Amazon Exploring Linear TV Service Despite Others' Failure

By Tara Seals, TMCnet Contributor

Amazon is looking to expand its online video efforts beyond the Amazon Prime Instant Video streaming service, and is approaching at least three major content companies about licensing their TV channels to do so, according to sources.

Amazon already offers a wealth of on-demand online video content, library films, current-season television episodes and original content that it has developed itself. But this service would actually mimic that of a traditional, linear-programming-centric cable or satellite subscription, sources told the Wall Street Journal.

Others have gone here before – and failed. Just this week, in fact, Intel (News - Alert) finally gave up the ghost on its OnCue online TV service, which looked to replicate a traditional pay-TV service only with the quirk of providing a la carte channel options, so customers could choose what to pay for. Verizon (News - Alert) agreed to buy Intel’s video assets after the silicon giant failed to make headway in content negotiations to populate the service.
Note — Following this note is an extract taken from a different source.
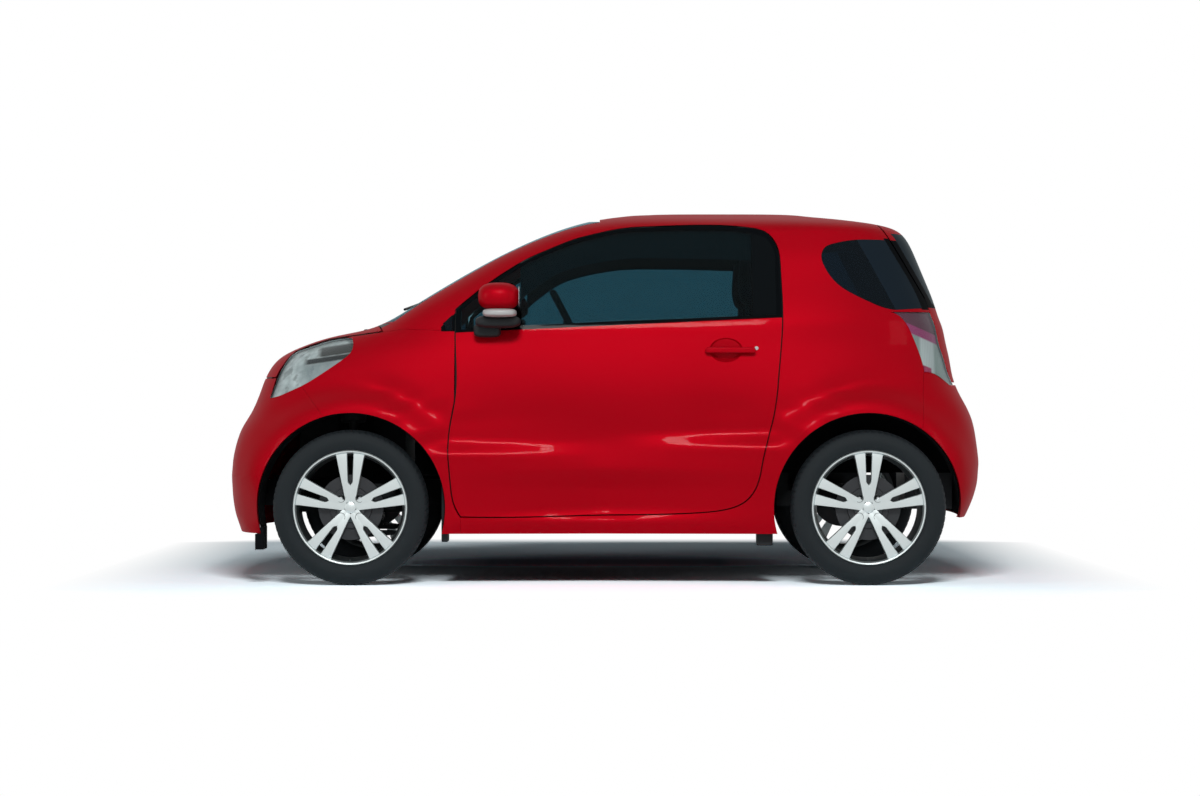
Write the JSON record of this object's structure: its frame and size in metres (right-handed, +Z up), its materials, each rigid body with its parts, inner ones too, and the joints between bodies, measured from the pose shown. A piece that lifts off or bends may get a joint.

Sony and Google (News - Alert) have both been rumored to pursue similar initiatives—but have continually run into roadblocks in the form of media companies that have no interest in cannibalizing their existing distribution agreements with cable, telco and satellite providers.

This is wrapped up with the question of content acquisition costs—any online subscription price point would need to be much lower than a traditional TV service—but the content costs are unlikely to come down for digital distribution. In fact, it’s likely the opposite, as media companies look to protect their existing TV revenues.

Even for its existing Prime on-demand service, Amazon invested about $1 billion in content in 2013, according to Cantor Fitzgerald. And that is not chump change when it comes to protecting margins.

But Amazon is nonetheless exploring the linear idea, the sources said, and hasn’t settled on an exact business model. Also, as previously reported, it has been, in tandem, developing its own set-top box (STB) that would take on Roku or Apple (News - Alert) TV as a streaming video platform.

As far as an official Amazon statement, “We continue to build selection for Prime Instant Video and create original shows at Amazon Studios, but we are not planning to license television channels or offer a pay-TV service,” it told the WSJ.